The sugar beet story doesn’t indicate that there was some real lack of clarity as to the need for an environmental impoact assessment. If that is the case, it seems to me that the primary fault is with Monsanto and the Agriculture Department for failing to follow the law and regulations.
Years ago I took an interest in “The Little Rascals Day Care Center” case in North Carolina. The cook at the day care center was a young married woman with a new bay. The authorities took her baby from her and sentenced her to life imprisonment. It broke my heart.
The Little Rascals case was important not just because of the horrible injustices, as they might have been statistical false positives. What is disturbing is the hideous lack of reasoning by the trained lawyers and judges involved in the case. What goes on in our law schools?
The Second Circuit Decision is just wonderful in setting out the problem of child molestation hysteria in the courts.

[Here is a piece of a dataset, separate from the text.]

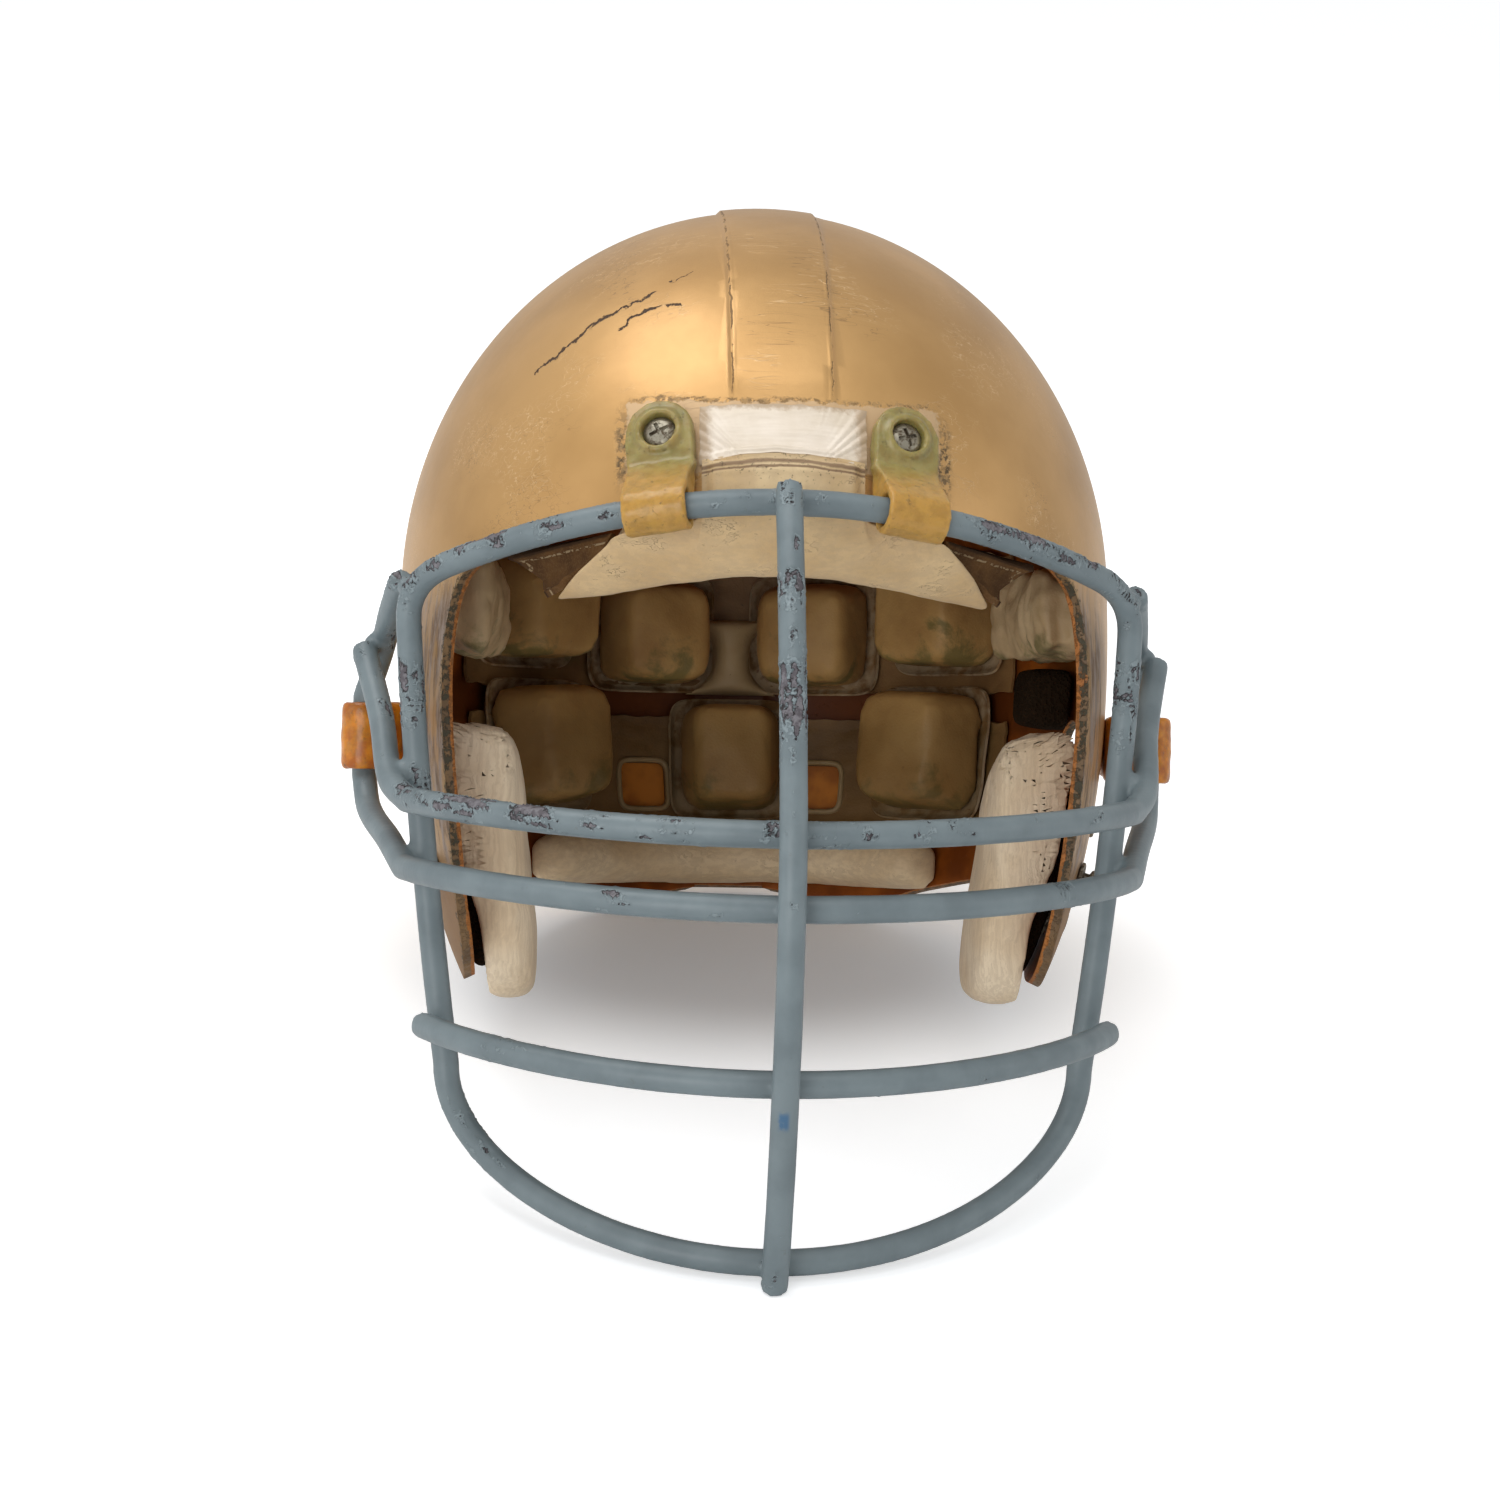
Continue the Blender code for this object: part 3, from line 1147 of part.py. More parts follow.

Judge Reena Raggi correctly noticed that the Second Circuit went beyond what was necessary for their ruling. I wonder if she is indifferent to scope of the problem. A similar result happened with Justice Ginsberg in the Skilling ruling. Justice Ginsburg was concerned about the embarrassment of a 13 year old in the incorrectly labeled “strip search” case, but was indifferent to the witchcraft trial and 24 year sentence of Mr. Skilling. In my opinion, Mr. Skilling did nothing wrong. He was caught in a run on company embedded in the boiler-plate in loan contracts. I think Justice Ginsburg’s opinions were based on gender. She is cuckoo.
If you carefully read the Second Circuit ruling, you will notice that the concept of evidence was grossly distorted. The same was true with the recent priest scandal. Father Shanley was convicted on testimony congruent with that in the day care center cases, which testimony was given credence by the shame expert Daniel Brown.
In my opinion the priest scandal was a total hoax.